ALONES
医学先進国イゼリオ公国出身のヨアは王族専属騎士団・王妃専属騎士であると同時に、宮廷医師も兼務している。
その為自室は王宮奥に位置する薬医棟にあり、他の宮廷医師達も暮らすこの棟で彼もまた一日の大半を過ごす事が多い。
とはいえ、王妃専属騎士としての役目もあるし、おちおち研究などしていられない訳で。
窓際にある雑務机の上に積み上げられた大量の資料を横目に、ヨアは項垂れた。
「…とんだ厄介事を持ち込んでくれましたね。」
思わず口から零れる本心。
ランベールは何の事だかと知らぬふりをして大きく欠伸をぶちかます。
だがヨアの心の内は決して穏やかなものではなく、彼はズキズキと痛みを繰り返す痣をそっと撫でた。

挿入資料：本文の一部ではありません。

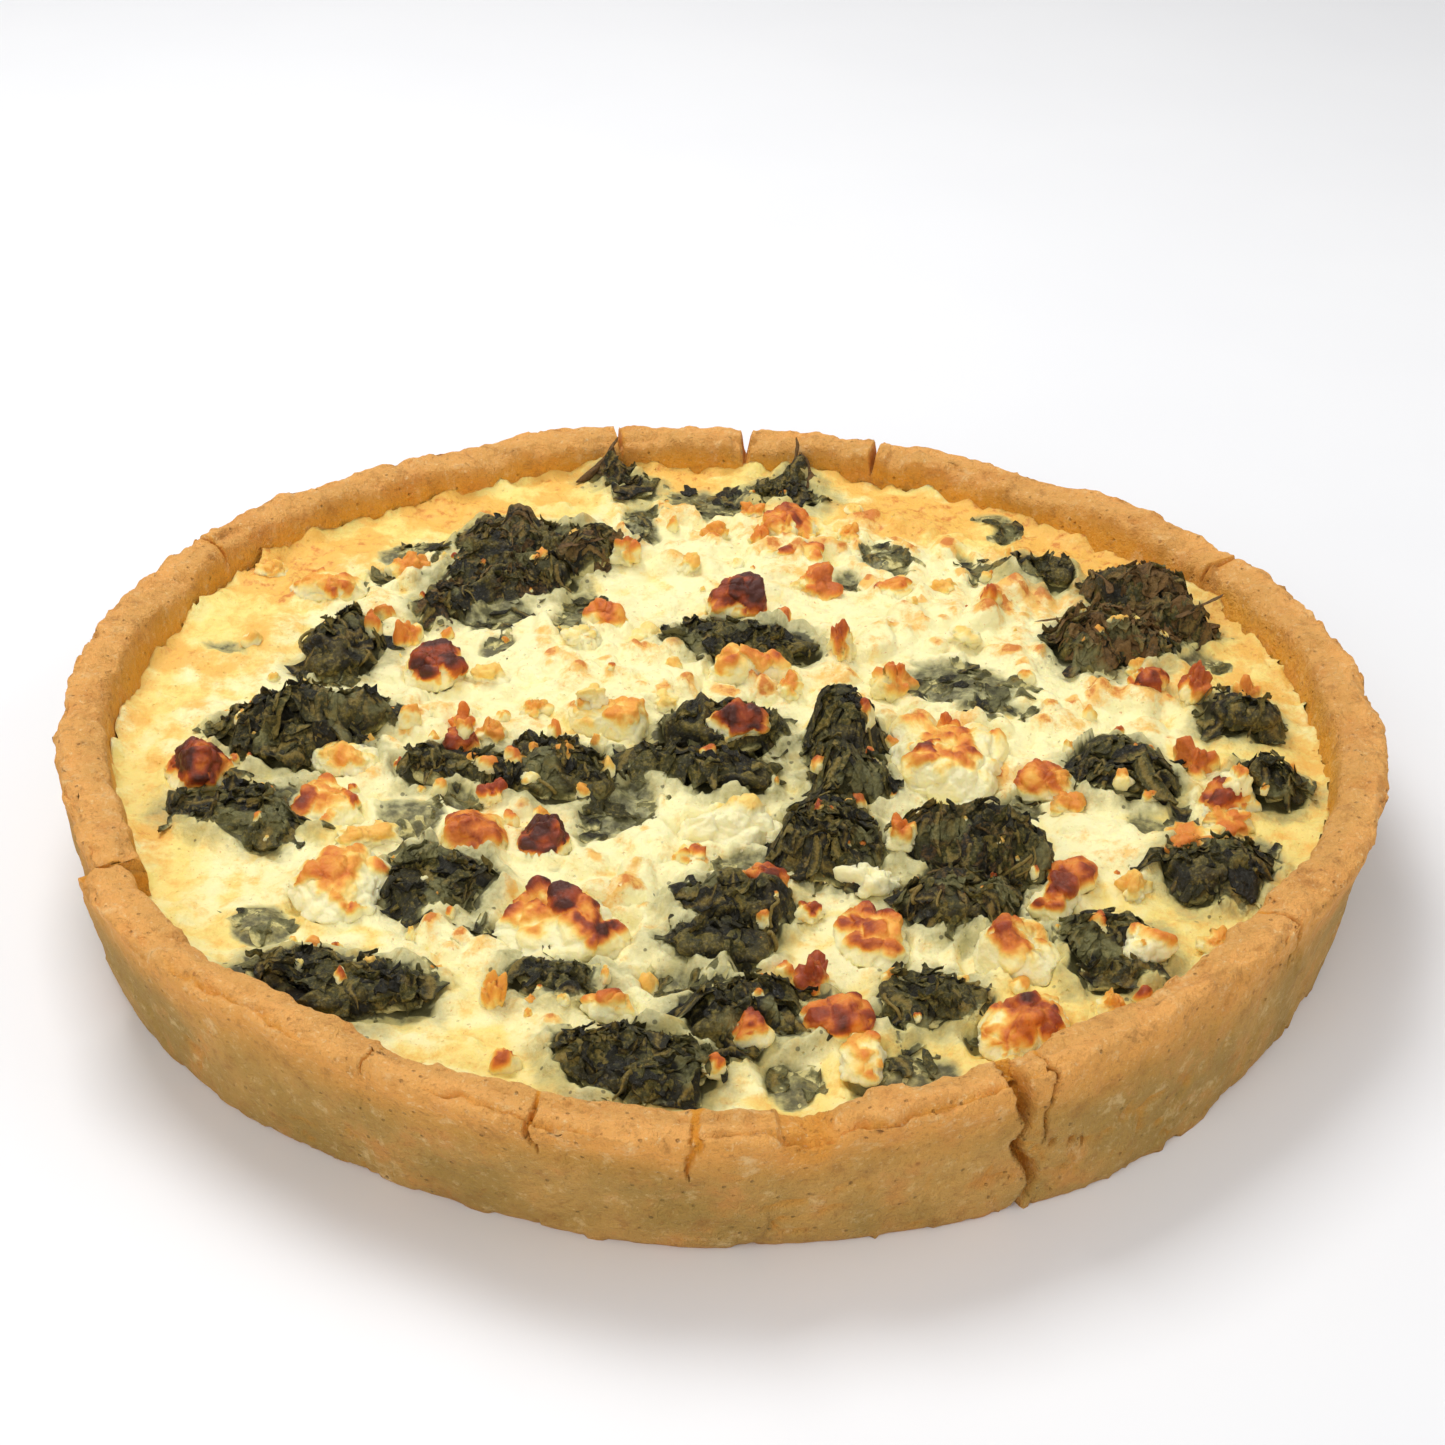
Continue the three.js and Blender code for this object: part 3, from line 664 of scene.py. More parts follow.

「何故、王が遠征に出かけると…殿下に一報しなかったのですか。」
恐ろしい程に鮮やかな紫眼が強かに自分に向けられているのを、ランベールは苦しい程感じ取っていた。
しかしランベールは思う。
愚問だ、と。
「…一報して、何が変わる。」
切れ長の目を薄らと開け、天井を見据えた。
「伝えたら、あの人の思惑とやらを止める事が出来るのか。」
変わり映えしない、この気味が悪い程に豪華な壁紙をいつまで見ればいいのか。
ランベールは普段見せないような表情を浮かべ、ただ嘆く。
「火の無い所に煙は立たぬ。恐らく、ロレンツェの姫といざこざを起こしたのも戦略の内なのだろう。そして根拠さえ作れば後は柄の無い所に柄を挿げればいい。